A "Suikoden" is the Japanese adaptation of the 14th-century Chinese vernacular novel "Shuihu zhuan," which recounts the exploits of a group of brave and righteous rebels on Mount Liang. "Suikoden" novels were extremely popular in Japan during the 19th century, inspiring  Ukiyo-e artists to make prints like the one above.

 

 

 

Kabuki Actors and Tattoos

 

In the late 18th century to mid-19th century, tattoos became a popular fashion statement in urban Japan. The tattoo found favor among the growing population of laborers, rickshaw pullers, criminals, firefighters, artisans, kabuki actors, and women of the pleasure quarters.
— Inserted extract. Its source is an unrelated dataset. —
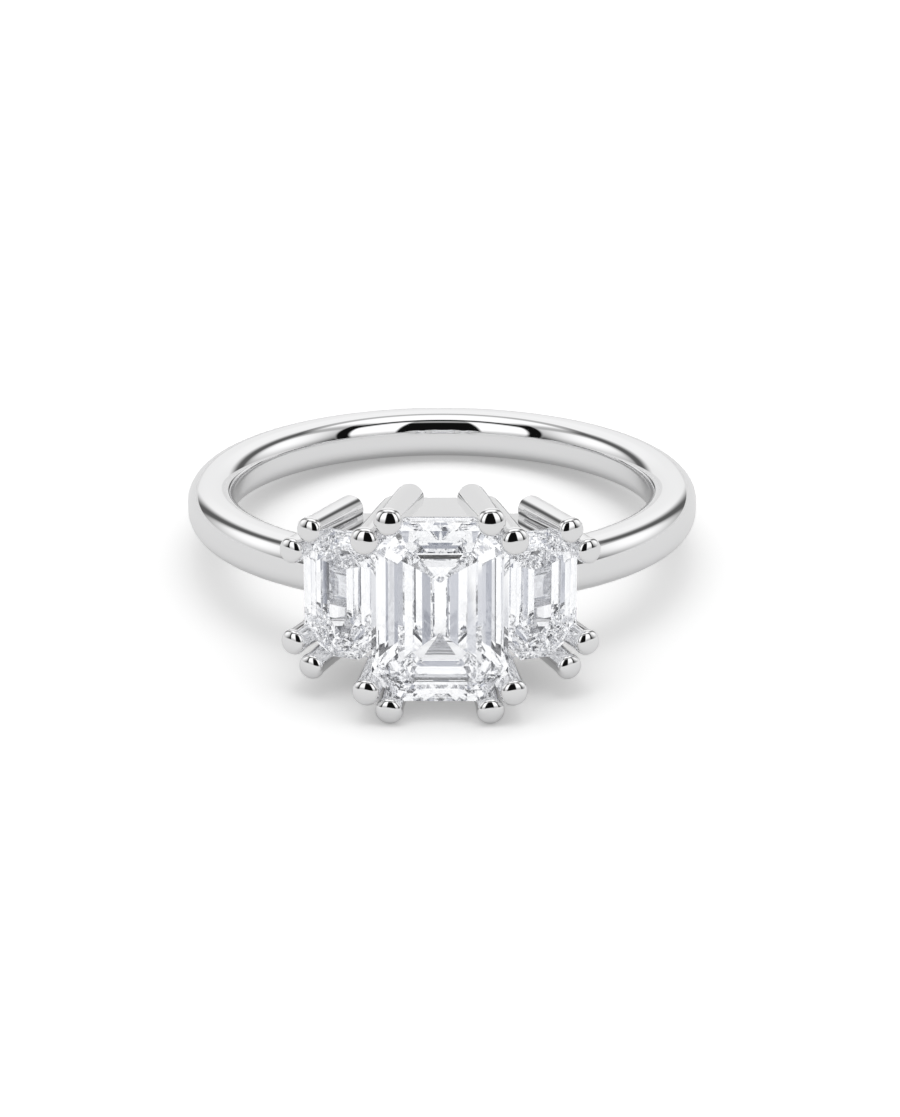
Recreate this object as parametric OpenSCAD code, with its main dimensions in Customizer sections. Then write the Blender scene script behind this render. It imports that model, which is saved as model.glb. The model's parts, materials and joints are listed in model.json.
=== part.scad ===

For the merchants and samurai who moved to Edo (modern-day Tokyo), the tattooed actors, laborers, and courtesans were exotic to behold.

 

To the upper class, however, tattoos were generally frowned upon. A mark of individuality among commoners seemed like a signal of social unrest and between 1789 and 1801, the government banned tattoos - but this ban was usually ignored.